Some Things You May Not Know About Substance Abuse, part 2

Once addiction has got a good hold on you, it doesn’t stop there; it looks for others it can infect with madness. In you, it has established a home base from which it can make forays into others, as if its whole purpose is to spread evil, corruption, and despair.
Addiction is not satisfied with just screwing you up. It wants to cause disrespect for law, populate prisons, murder thousands, destroy neighborhoods, corrupt nations, and fund terrorists. It also wants to drive your wife, husband, partner, father, mother, sister, and brother crazy. It especially wants to get to your children because then it can get started on a whole new generation.
Addiction can be so tricky that, as it spreads, it changes form. It’s a shapeshifter. The particular addiction you’re prone to: alcoholism, drug use, gambling, sex, eating, rage, whatever; once it leaves you, lights on another and infects them in a manner peculiar to them. Everyone has their thing, the particular way the wheels come off. Some get attached to substances or behaviors as you did. Others fall prey to depression, anxiety, and psychosis. Most simply loose themselves. They get so wrapped up in dealing with your shit, that they forget their own. They fail to take care of themselves because they’re trying to save you from addiction. When they fail to take care of themselves, things simply break down in the same way your car will break down if you never changed the oil. If you have people in your life who still love you despite what the addiction has done, you’re lucky. Do them a favor by battling the addiction before it gets to them. Warn them that trouble is coming and band together for your mutual defense.
If you’ve gotten treatment for addiction, gone to rehab, seen a counselor, attended AA, been on Suboxone, or whatever, you have probably gotten ten times more help than the people who deal with you. As inaccessible as treatment is, it’s worse for your loved ones, yet they are subject to the same madness you are.

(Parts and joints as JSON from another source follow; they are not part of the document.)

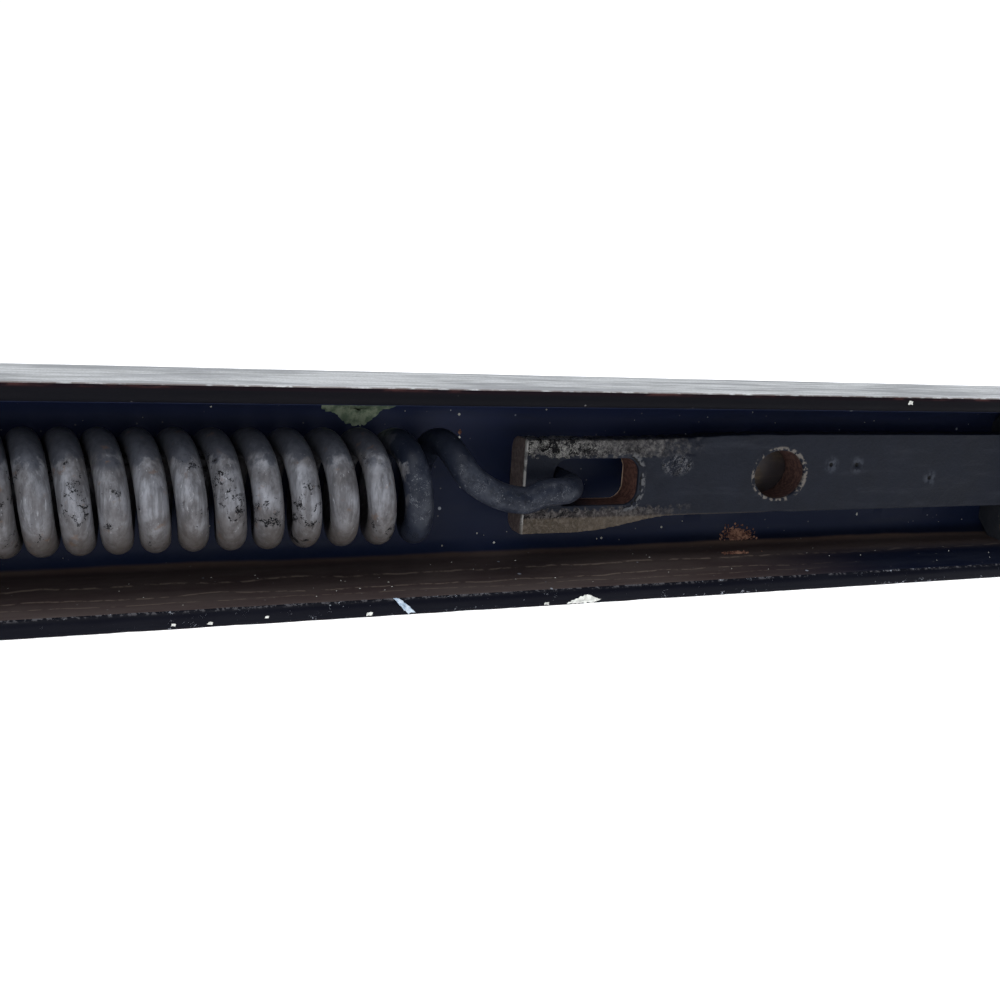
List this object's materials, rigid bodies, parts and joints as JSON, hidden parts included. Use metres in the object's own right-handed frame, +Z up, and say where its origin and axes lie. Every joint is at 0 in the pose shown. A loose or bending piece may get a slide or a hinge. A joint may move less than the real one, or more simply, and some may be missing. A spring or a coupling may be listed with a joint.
{
  "type": "flush bolt",
  "caption": "Sprung flush bolt: a slotted draw bar slides in a steel channel, pulled back by a heavy extension spring, its round nose level with the face plate.",
  "frame": {"origin": "middle of the back face of the channel's web, half way along it", "axes": "+X the way the bolt is thrown, out of the face plate; +Y out of the channel's back, into what it is fixed to; +Z up, across the channel; the open front faces -Y"},
  "size_m": [0.606, 0.042, 0.11],
  "materials": {
    "channel_paint": "worn dark blue-black paint, dusty, outer faces weathered to chalky grey",
    "bar_paint": "chipped dark paint over pitted steel",
    "spring_steel": "dull worn grey steel, dark paint left on the last coil and hook",
    "bare_steel": "bright turned steel, lightly oiled",
    "fastener_steel": "dull zinc-plated steel",
    "bronze": "bearing bronze, darkened",
    "block_iron": "dark painted iron"
  },
  "bodies": {
    "housing": {"channel": "channel_paint", "end_plate": "channel_paint", "face_plate": "channel_paint", "weld_top": "channel_paint", "weld_bottom": "channel_paint", "spring": "spring_steel", "anchor_washer": "fastener_steel", "adjusting_nut": "fastener_steel", "lock_nut": "fastener_steel", "guide_washer_top": "fastener_steel", "guide_washer_bottom": "fastener_steel", "guide_screw_top": "fastener_steel", "guide_screw_bottom": "fastener_steel", "pad_screw_1": "fastener_steel", "pad_screw_2": "fastener_steel", "pad_screw_3": "fastener_steel", "pad_screw_4": "fastener_steel", "slide_pad_left": "bronze", "slide_pad_right": "bronze", "guide_bush": "bronze", "guide_block": "block_iron", "anchor_eye": "block_iron"},
    "bolt": {"draw_bar": "bar_paint", "bolt_nose": "bare_steel", "stop_pin": "bare_steel", "cross_pin_left": "bare_steel", "cross_pin_right": "bare_steel"}
  },
  "joints": [
    {"name": "bolt_slide", "type": "slide", "parent": "housing", "child": "bolt", "axis": [1, 0, 0], "range_m": [0, 0.025], "stiffness_N_per_m": 154000, "springref_m": -0.001, "deforming": ["spring"]}
  ]
}
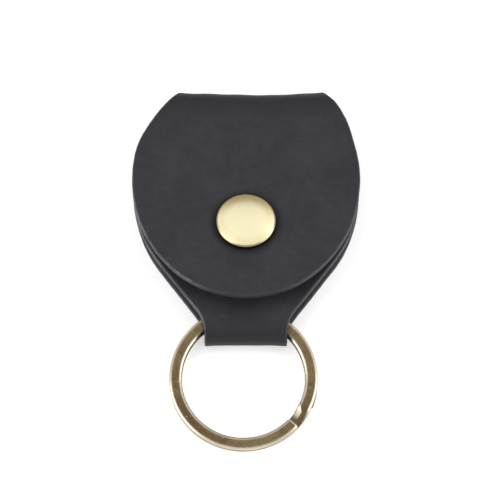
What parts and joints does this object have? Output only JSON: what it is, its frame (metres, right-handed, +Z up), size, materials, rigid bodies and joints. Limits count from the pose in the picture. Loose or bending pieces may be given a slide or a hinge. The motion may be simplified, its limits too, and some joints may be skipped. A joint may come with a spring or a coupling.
{
  "type": "snap-closed guitar pick holder on a key ring",
  "caption": "Folded leather pouch for guitar picks, with a rounded flap held by a brass snap, its narrow neck looped round a bronze split ring.",
  "frame": {"origin": "on the surface the holder lies on, under the middle of its overall length and width", "axes": "+Z up from the back panel's underside, +Y from the key ring to the top fold, +X across the holder"},
  "size_m": [0.055, 0.0908, 0.0131],
  "materials": {
    "leather": "matt smooth full-grain leather with burnished cut edges",
    "antique_bronze": "antiqued, brushed, with bright worn bevels",
    "snap_brass": "satin pale brass",
    "spring_wire": "drawn phosphor-bronze coloured spring wire"
  },
  "bodies": {
    "holder": {"back_panel": "leather", "front_root": "leather"},
    "fold": {"top_fold": "leather"},
    "flap": {"flap_panel": "leather", "snap_cap": "snap_brass", "snap_barrel": "snap_brass", "snap_socket": "snap_brass", "snap_spring": "spring_wire"},
    "pocket_front": {"front_panel": "leather", "snap_stud": "snap_brass", "snap_eyelet": "snap_brass"},
    "neck": {"neck_loop": "leather"},
    "ring": {"split_ring": "antique_bronze"}
  },
  "joints": [
    {"name": "flap_open", "type": "hinge", "parent": "holder", "child": "fold", "pos_m": [0, 0.04357, 0.00167], "axis": [-1, 0, 0], "range_deg": [0, 80], "deforming": ["top_fold", "snap_spring"]},
    {"name": "flap_unroll", "type": "hinge", "parent": "fold", "child": "flap", "pos_m": [0, 0.04377, 0.00698], "axis": [-1, 0, 0], "range_deg": [0, 80], "deforming": ["top_fold", "snap_spring"]},
    {"name": "pocket_open", "type": "hinge", "parent": "holder", "child": "pocket_front", "pos_m": [0, -0.00139, 0.00547], "axis": [1, 0, 0], "range_deg": [0, 20], "deforming": ["front_root", "snap_spring"]},
    {"name": "neck_flex", "type": "hinge", "parent": "holder", "child": "neck", "pos_m": [0, -0.00739, 0.00341], "axis": [-1, 0, 0], "range_deg": [-40, 30], "deforming": ["neck_loop"]},
    {"name": "ring_spin", "type": "hinge", "parent": "neck", "child": "ring", "pos_m": [0, -0.02797, 0.00248], "axis": [0, -0.0691, 0.9976], "continuous": true}
  ],
  "couplings": [
    {"joint": "flap_unroll", "follows": "flap_open", "ratio": 1},
    {"joint": "pocket_open", "follows": "flap_open", "ratio": 0.25}
  ]
}
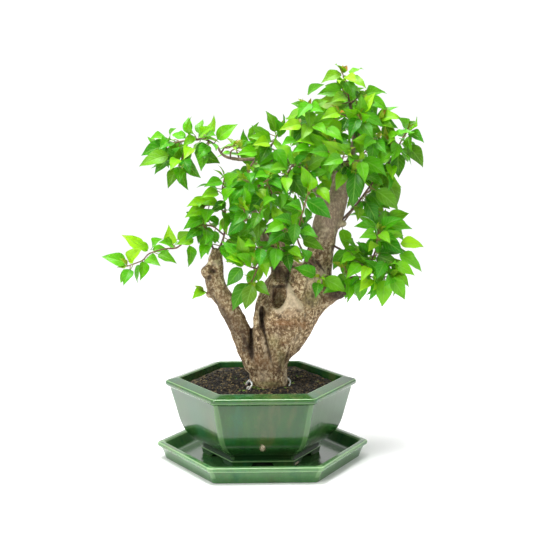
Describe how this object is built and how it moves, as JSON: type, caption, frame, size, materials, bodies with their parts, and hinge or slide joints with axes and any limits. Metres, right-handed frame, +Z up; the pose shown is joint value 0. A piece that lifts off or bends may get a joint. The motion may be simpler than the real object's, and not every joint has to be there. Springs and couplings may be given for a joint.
{
  "type": "bougainvillea bonsai in a pot",
  "caption": "Leafy bougainvillea bonsai with a thick slanting trunk, a left branch and a right stump, in a glazed hexagonal pot standing on its hexagonal saucer.",
  "frame": {"origin": "on the surface that the saucer stands on, under the middle of the pot", "axes": "+Z up; the front, as pictured, faces -Y; +X to the viewer's right, across two corners of the pot"},
  "size_m": [0.3298, 0.1966, 0.4071],
  "materials": {
    "saucer_glaze": "gloss green glaze",
    "pot_glaze": "gloss green glaze, thinner and paler on the edges",
    "potting_soil": "damp crumbly soil",
    "bark": "matt, wrinkled bark",
    "plastic_tie": "matt white",
    "foliage": "satin fresh leaf"
  },
  "bodies": {
    "root": {"saucer": "saucer_glaze", "pot": "pot_glaze", "soil": "potting_soil", "trunk": "bark", "anchor_tie": "plastic_tie", "spray_back_centre": "foliage", "spray_back_left": "foliage", "spray_back_low_left": "foliage", "spray_back_middle": "foliage", "spray_back_right": "foliage", "spray_back_right_low": "foliage", "spray_back_top": "foliage", "spray_centre_high": "foliage", "spray_centre_left": "foliage", "spray_centre_low": "foliage", "spray_crown_front": "foliage", "spray_crown_front_left": "foliage", "spray_crown_left": "foliage", "spray_crown_middle": "foliage", "spray_crown_right": "foliage", "spray_crown_top": "foliage", "spray_far_left": "foliage", "spray_front_centre": "foliage", "spray_left_low": "foliage", "spray_left_middle": "foliage", "spray_left_sprig": "foliage", "spray_left_top": "foliage", "spray_low_left": "foliage", "spray_right_low": "foliage", "spray_right_middle": "foliage", "spray_right_twig": "foliage", "spray_shelf_front": "foliage", "spray_shelf_left": "foliage", "spray_trunk_shoot": "foliage"}
  },
  "joints": []
}
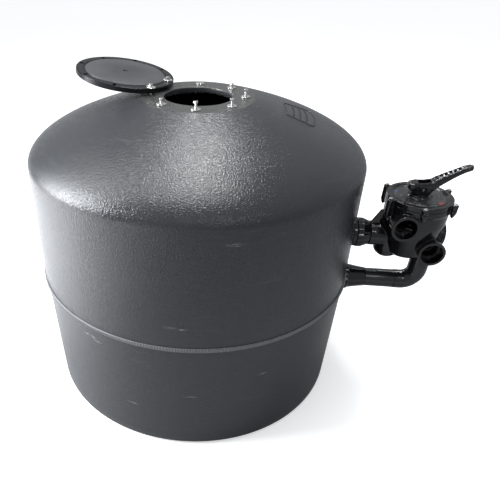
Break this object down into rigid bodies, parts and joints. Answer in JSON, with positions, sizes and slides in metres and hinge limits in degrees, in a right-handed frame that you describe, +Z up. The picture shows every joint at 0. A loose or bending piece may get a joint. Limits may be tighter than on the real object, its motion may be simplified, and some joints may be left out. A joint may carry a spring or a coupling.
{
  "type": "sand filter tank",
  "caption": "Round domed plastic filter tank with a bolted filling lid parked beside its neck, and a side multiport valve with a lift-and-turn lever handle.",
  "frame": {"origin": "centre of the tank's flat underside, on the floor plane and on the tank's axis", "axes": "+Z up along the tank's axis, +X through the two wall ports towards the valve, -Y the side the pump and return ports face"},
  "size_m": [1.1257, 0.8696, 0.8386],
  "materials": {
    "tank_plastic": "satin, fine moulded grain",
    "weld_plastic": "satin, ribbed weld",
    "lid_plastic": "satin",
    "gloss_plastic": "gloss",
    "pipe_plastic": "gloss",
    "inner_plastic": "moulded",
    "rubber": "matt",
    "steel": "bright stainless"
  },
  "bodies": {
    "tank": {"backing_ring": "steel", "collector_pipe": "inner_plastic", "cover_oring": "rubber", "cover_screw_1": "steel", "cover_screw_2": "steel", "cover_screw_3": "steel", "cover_screw_4": "steel", "cover_screw_5": "steel", "cover_screw_6": "steel", "diffuser_head": "inner_plastic", "diffuser_pipe": "inner_plastic", "elbow_pipe": "pipe_plastic", "lateral_1": "inner_plastic", "lateral_2": "inner_plastic", "lateral_3": "inner_plastic", "lateral_4": "inner_plastic", "lateral_5": "inner_plastic", "lateral_6": "inner_plastic", "lateral_7": "inner_plastic", "lateral_8": "inner_plastic", "lateral_hub": "inner_plastic", "lid_washer_1": "steel", "lid_washer_2": "steel", "lid_washer_3": "steel", "lid_washer_4": "steel", "lid_washer_5": "steel", "lid_washer_6": "steel", "lower_bulkhead": "gloss_plastic", "lower_gasket": "rubber", "lower_locknut": "gloss_plastic", "lower_tail_pipe": "pipe_plastic", "seam_weld_bead": "weld_plastic", "spider_gasket": "rubber", "tank_lower_shell": "tank_plastic", "tank_upper_shell": "tank_plastic", "union_oring": "rubber", "union_tail": "gloss_plastic", "upper_bulkhead": "gloss_plastic", "upper_gasket": "rubber", "upper_locknut": "gloss_plastic", "valve_body": "gloss_plastic", "valve_cover": "gloss_plastic"},
    "turret": {"thrust_washer": "inner_plastic"},
    "rotor": {"rotor": "gloss_plastic", "rotor_spring": "steel", "stem_oring": "rubber", "handle_pin": "steel"},
    "handle": {"handle": "gloss_plastic"},
    "lid": {"lid": "lid_plastic", "lid_oring": "rubber", "lid_washer_7": "steel", "lid_washer_8": "steel", "lid_bolt_6": "steel", "lid_bolt_7": "steel"},
    "union_nut": {"union_nut": "gloss_plastic"},
    "lid_bolt_1": {"lid_bolt_1": "steel"},
    "lid_bolt_2": {"lid_bolt_2": "steel"},
    "lid_bolt_3": {"lid_bolt_3": "steel"},
    "lid_bolt_4": {"lid_bolt_4": "steel"},
    "lid_bolt_5": {"lid_bolt_5": "steel"}
  },
  "joints": [
    {"name": "valve_turn", "type": "hinge", "parent": "tank", "child": "turret", "pos_m": [0.588, 0, 0.5692], "axis": [0, 0, 1], "continuous": true},
    {"name": "rotor_lift", "type": "slide", "parent": "turret", "child": "rotor", "axis": [0, 0, 1], "range_m": [0, 0.0052], "deforming": ["rotor_spring"]},
    {"name": "handle_press", "type": "hinge", "parent": "rotor", "child": "handle", "pos_m": [0.588, 0, 0.5844], "axis": [0.1045, 0.9945, 0], "range_deg": [0, 18]},
    {"name": "lid_lift", "type": "slide", "parent": "tank", "child": "lid", "axis": [0, 0, 1], "range_m": [0, 0.25]},
    {"name": "union_nut_turn", "type": "hinge", "parent": "tank", "child": "union_nut", "pos_m": [0.4625, 0, 0.446], "axis": [1, 0, 0], "continuous": true},
    {"name": "lid_bolt_1_unscrew", "type": "slide", "parent": "tank", "child": "lid_bolt_1", "axis": [0, 0, 1], "range_m": [-0.0075, 0.03]},
    {"name": "lid_bolt_2_unscrew", "type": "slide", "parent": "tank", "child": "lid_bolt_2", "axis": [0, 0, 1], "range_m": [-0.012, 0.03]},
    {"name": "lid_bolt_3_unscrew", "type": "slide", "parent": "tank", "child": "lid_bolt_3", "axis": [0, 0, 1], "range_m": [-0.011, 0.03]},
    {"name": "lid_bolt_4_unscrew", "type": "slide", "parent": "tank", "child": "lid_bolt_4", "axis": [0, 0, 1], "range_m": [-0.012, 0.03]},
    {"name": "lid_bolt_5_unscrew", "type": "slide", "parent": "tank", "child": "lid_bolt_5", "axis": [0, 0, 1], "range_m": [-0.004, 0.03]}
  ],
  "couplings": [
    {"joint": "rotor_lift", "follows": "handle_press", "m_per_rad": 0.01655}
  ]
}
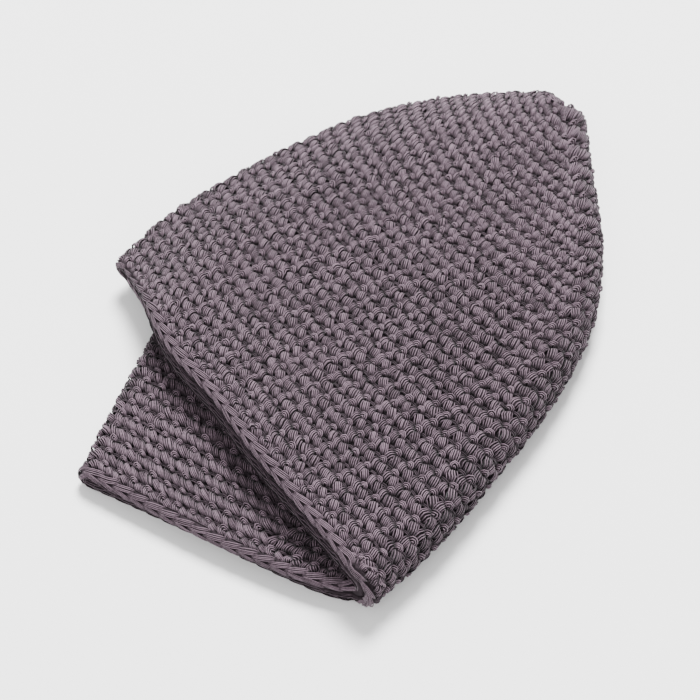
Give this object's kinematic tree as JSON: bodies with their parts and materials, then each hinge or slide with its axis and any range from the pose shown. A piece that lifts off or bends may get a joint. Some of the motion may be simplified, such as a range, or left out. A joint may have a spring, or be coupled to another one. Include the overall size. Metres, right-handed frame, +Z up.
{
  "type": "crocheted kufi cap, folded flat",
  "caption": "Brimless skullcap crocheted in thick cotton, pressed flat and folded once lengthwise as it is stored.",
  "frame": {"origin": "on the surface that the folded cap lies on, under the middle of its box", "axes": "+Z up from the surface, +Y from the mouth towards the crown and square to the upper half's edge, +X towards the soft fold that joins the two halves"},
  "size_m": [0.1662, 0.2158, 0.0247],
  "materials": {
    "crochet_cotton": "matt mauve-grey cotton yarn in thick single crochet, its plies showing",
    "edging_cotton": "the same matt cotton yarn, in one braid-like round of slip stitches"
  },
  "bodies": {
    "root": {"crown_and_sides": "crochet_cotton", "mouth_edging": "edging_cotton"}
  },
  "joints": []
}
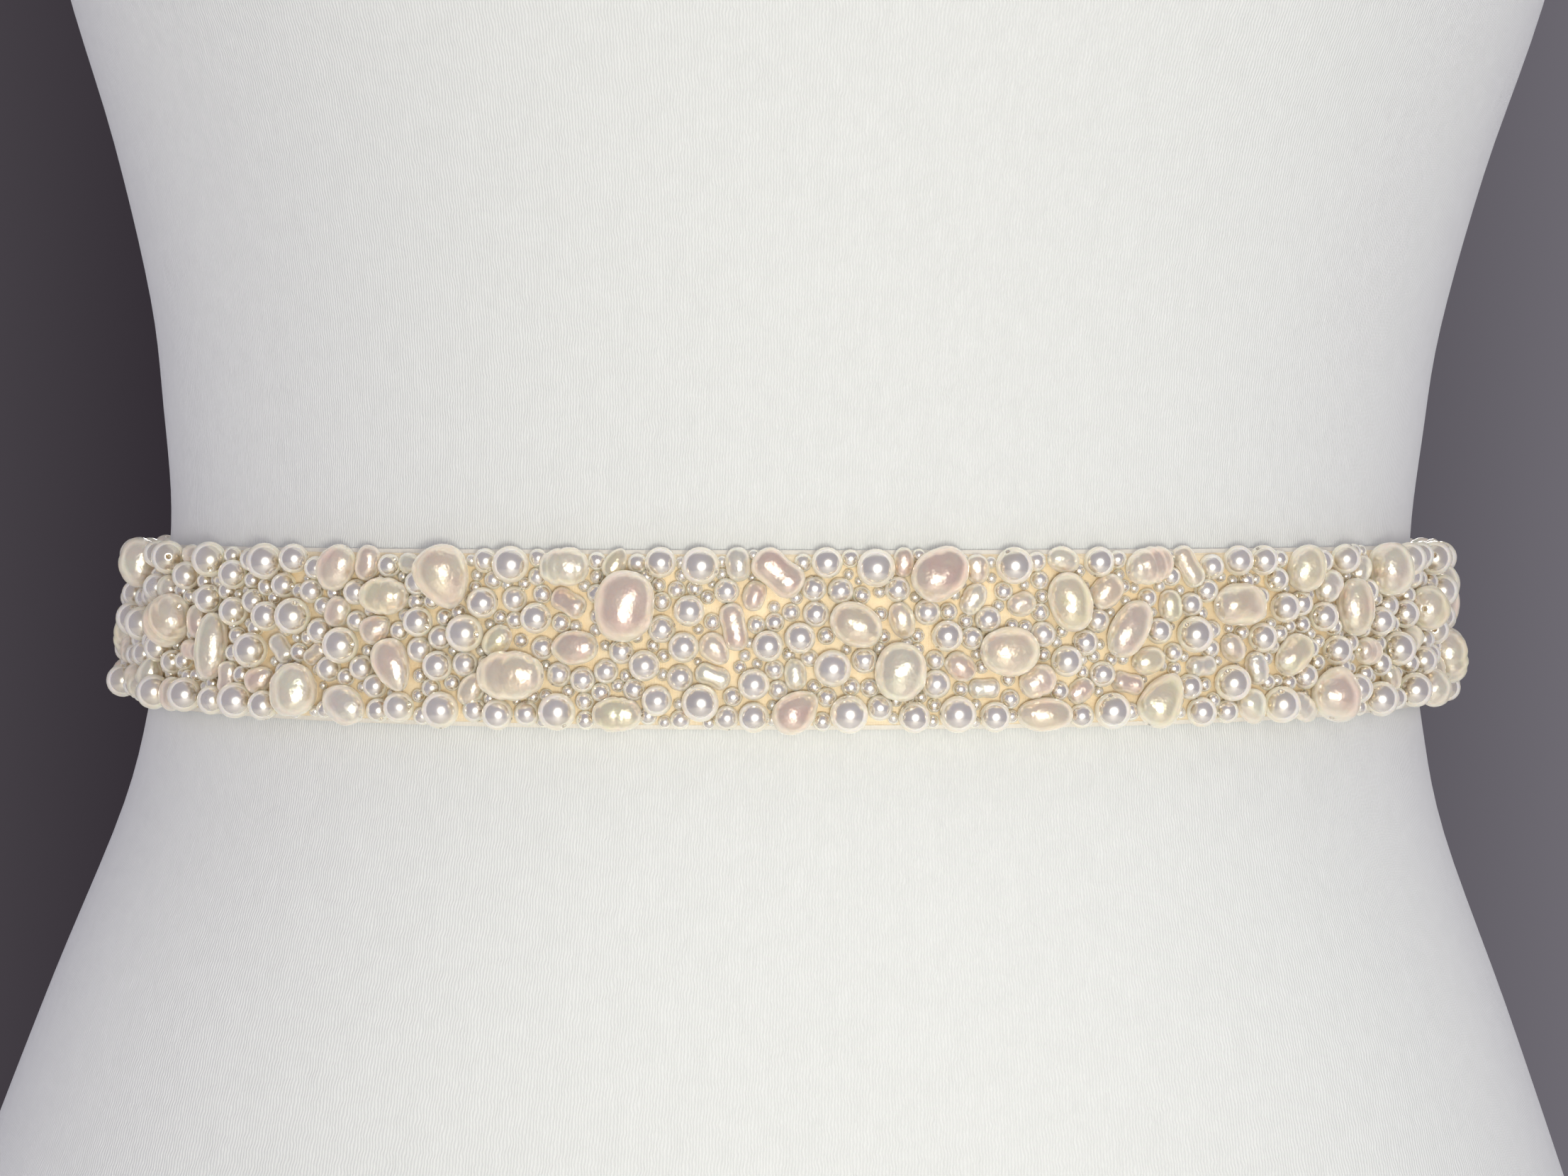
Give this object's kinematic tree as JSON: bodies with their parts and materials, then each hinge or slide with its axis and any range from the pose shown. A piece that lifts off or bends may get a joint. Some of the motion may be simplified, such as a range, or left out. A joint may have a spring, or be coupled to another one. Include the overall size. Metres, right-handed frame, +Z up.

If you have benefited from treatment and are far down the road of an authentic recovery, you may well be ahead of them. Some of the most psychologically sophisticated, insightful, and mature people I know are in recovery from addiction. Addiction takes you to a dark place where you confront your demons. You may think you have defeated those demons, but they have only migrated over to your partner, who is now more vulnerable, from which they can take another shot at you.